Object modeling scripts
-------------------------

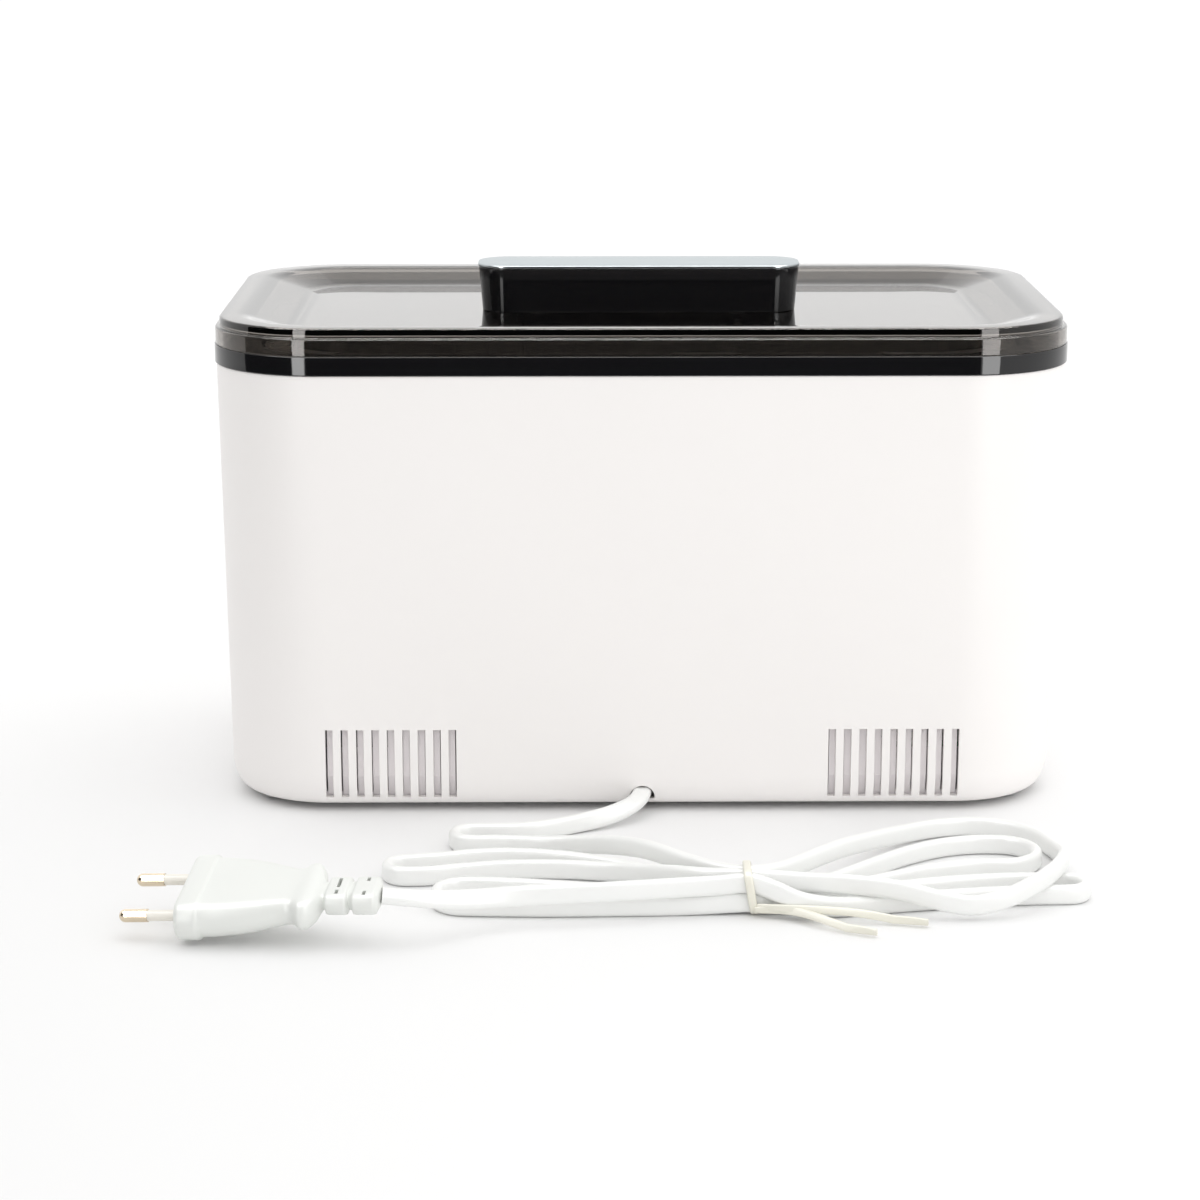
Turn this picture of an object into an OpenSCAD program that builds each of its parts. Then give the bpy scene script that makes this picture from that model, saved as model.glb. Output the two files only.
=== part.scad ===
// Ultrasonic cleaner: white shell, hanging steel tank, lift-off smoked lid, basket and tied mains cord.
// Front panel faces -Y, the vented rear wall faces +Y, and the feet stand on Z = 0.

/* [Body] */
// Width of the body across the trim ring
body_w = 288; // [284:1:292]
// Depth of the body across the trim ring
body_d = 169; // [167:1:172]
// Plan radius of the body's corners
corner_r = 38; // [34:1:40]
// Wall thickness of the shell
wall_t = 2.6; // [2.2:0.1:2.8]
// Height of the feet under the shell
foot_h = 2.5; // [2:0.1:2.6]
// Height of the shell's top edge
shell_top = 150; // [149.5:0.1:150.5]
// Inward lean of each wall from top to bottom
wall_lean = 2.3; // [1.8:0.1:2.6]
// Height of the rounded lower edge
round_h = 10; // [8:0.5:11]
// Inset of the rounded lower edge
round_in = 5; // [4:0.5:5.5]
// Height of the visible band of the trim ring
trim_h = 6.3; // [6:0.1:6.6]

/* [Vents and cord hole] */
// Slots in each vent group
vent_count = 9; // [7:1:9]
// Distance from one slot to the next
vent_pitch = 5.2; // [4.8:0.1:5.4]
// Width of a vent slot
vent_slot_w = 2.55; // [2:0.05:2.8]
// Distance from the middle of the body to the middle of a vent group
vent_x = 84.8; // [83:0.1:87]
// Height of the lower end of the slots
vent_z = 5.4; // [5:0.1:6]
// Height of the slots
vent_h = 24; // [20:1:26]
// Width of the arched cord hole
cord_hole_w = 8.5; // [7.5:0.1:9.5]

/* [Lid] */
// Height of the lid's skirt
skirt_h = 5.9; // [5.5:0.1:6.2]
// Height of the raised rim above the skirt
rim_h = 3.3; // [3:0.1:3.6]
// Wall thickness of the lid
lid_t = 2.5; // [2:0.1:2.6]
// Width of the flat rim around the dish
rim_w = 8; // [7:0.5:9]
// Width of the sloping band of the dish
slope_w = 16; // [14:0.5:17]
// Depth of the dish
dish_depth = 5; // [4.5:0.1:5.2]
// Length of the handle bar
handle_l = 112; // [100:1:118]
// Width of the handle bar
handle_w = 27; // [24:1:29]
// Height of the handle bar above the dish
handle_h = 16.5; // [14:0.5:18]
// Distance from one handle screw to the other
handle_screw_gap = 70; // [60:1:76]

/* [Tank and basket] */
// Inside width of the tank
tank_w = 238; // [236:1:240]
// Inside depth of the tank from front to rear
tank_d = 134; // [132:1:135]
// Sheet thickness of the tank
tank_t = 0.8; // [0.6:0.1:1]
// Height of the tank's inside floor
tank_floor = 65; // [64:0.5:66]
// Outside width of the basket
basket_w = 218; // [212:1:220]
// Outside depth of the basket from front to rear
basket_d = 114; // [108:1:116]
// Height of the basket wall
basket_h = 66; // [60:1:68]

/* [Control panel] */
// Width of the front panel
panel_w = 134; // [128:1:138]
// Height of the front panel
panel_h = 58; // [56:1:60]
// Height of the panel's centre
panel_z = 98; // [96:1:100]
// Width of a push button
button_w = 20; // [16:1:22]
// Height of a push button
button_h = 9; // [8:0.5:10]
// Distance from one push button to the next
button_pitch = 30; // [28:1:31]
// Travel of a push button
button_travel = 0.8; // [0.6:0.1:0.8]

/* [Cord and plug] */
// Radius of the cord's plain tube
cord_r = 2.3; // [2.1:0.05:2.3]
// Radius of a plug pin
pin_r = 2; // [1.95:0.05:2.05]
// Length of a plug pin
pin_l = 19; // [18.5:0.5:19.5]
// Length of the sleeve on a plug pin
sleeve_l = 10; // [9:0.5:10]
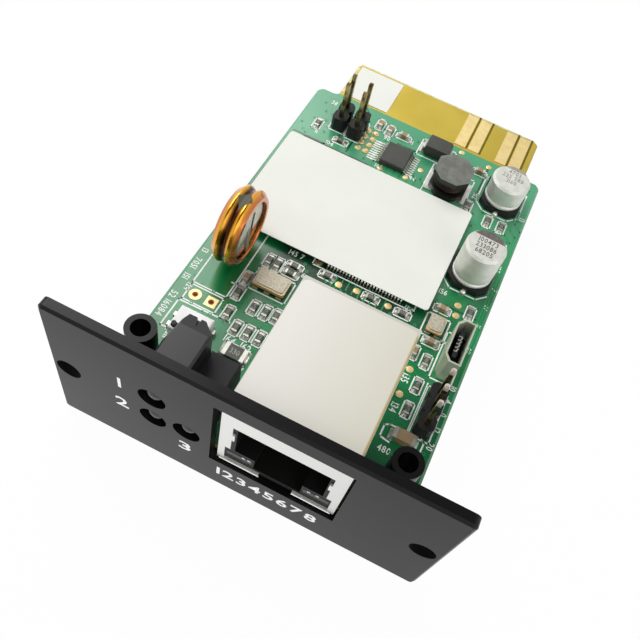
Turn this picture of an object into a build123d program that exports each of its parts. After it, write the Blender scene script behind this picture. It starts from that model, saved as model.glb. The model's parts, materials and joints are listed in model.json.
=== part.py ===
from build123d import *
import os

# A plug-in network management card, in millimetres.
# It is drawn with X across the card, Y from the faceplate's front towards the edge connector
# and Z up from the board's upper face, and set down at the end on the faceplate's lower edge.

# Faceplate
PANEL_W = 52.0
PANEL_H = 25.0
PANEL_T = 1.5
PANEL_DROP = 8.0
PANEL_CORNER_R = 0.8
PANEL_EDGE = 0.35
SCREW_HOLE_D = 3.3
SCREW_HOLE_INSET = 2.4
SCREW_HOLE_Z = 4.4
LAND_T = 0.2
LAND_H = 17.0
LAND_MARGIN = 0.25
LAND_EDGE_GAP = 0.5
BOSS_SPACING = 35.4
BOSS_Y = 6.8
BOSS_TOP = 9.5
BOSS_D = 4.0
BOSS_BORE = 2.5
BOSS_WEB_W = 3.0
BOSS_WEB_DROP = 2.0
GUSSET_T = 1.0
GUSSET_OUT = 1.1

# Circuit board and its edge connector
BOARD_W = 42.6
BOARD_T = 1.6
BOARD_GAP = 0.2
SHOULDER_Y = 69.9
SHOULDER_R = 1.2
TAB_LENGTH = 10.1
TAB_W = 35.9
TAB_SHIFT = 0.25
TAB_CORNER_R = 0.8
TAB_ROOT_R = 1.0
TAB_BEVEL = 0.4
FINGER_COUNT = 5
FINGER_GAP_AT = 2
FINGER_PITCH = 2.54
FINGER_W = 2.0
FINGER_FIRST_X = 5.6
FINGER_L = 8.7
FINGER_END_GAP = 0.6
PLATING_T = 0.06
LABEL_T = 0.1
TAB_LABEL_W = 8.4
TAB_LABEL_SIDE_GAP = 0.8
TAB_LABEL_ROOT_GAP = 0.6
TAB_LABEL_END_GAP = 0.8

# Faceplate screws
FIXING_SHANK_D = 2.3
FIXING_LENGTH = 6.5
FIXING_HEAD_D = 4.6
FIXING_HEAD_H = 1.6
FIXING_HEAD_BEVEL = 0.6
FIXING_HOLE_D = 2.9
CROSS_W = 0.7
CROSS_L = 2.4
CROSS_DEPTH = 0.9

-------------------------

### Aim
Retype nothing except the lines from the line holding "Turn this picture of an object into a build123d" through the last line of the entries, both included.

### Finished exercise
Turn this picture of an object into a build123d program that exports each of its parts. After it, write the Blender scene script behind this picture. It starts from that model, saved as model.glb. The model's parts, materials and joints are listed in model.json.
=== part.py ===
from build123d import *
import os

# A plug-in network management card, in millimetres.
# It is drawn with X across the card, Y from the faceplate's front towards the edge connector
# and Z up from the board's upper face, and set down at the end on the faceplate's lower edge.

# Faceplate
PANEL_W = 52.0
PANEL_H = 25.0
PANEL_T = 1.5
PANEL_DROP = 8.0
PANEL_CORNER_R = 0.8
PANEL_EDGE = 0.35
SCREW_HOLE_D = 3.3
SCREW_HOLE_INSET = 2.4
SCREW_HOLE_Z = 4.4
LAND_T = 0.2
LAND_H = 17.0
LAND_MARGIN = 0.25
LAND_EDGE_GAP = 0.5
BOSS_SPACING = 35.4
BOSS_Y = 6.8
BOSS_TOP = 9.5
BOSS_D = 4.0
BOSS_BORE = 2.5
BOSS_WEB_W = 3.0
BOSS_WEB_DROP = 2.0
GUSSET_T = 1.0
GUSSET_OUT = 1.1

# Circuit board and its edge connector
BOARD_W = 42.6
BOARD_T = 1.6
BOARD_GAP = 0.2
SHOULDER_Y = 69.9
SHOULDER_R = 1.2
TAB_LENGTH = 10.1
TAB_W = 35.9
TAB_SHIFT = 0.25
TAB_CORNER_R = 0.8
TAB_ROOT_R = 1.0
TAB_BEVEL = 0.4
FINGER_COUNT = 5
FINGER_GAP_AT = 2
FINGER_PITCH = 2.54
FINGER_W = 2.0
FINGER_FIRST_X = 5.6
FINGER_L = 8.7
FINGER_END_GAP = 0.6
PLATING_T = 0.06
LABEL_T = 0.1
TAB_LABEL_W = 8.4
TAB_LABEL_SIDE_GAP = 0.8
TAB_LABEL_ROOT_GAP = 0.6
TAB_LABEL_END_GAP = 0.8

# Faceplate screws
FIXING_SHANK_D = 2.3
FIXING_LENGTH = 6.5
FIXING_HEAD_D = 4.6
FIXING_HEAD_H = 1.6
FIXING_HEAD_BEVEL = 0.6
FIXING_HOLE_D = 2.9
CROSS_W = 0.7
CROSS_L = 2.4
CROSS_DEPTH = 0.9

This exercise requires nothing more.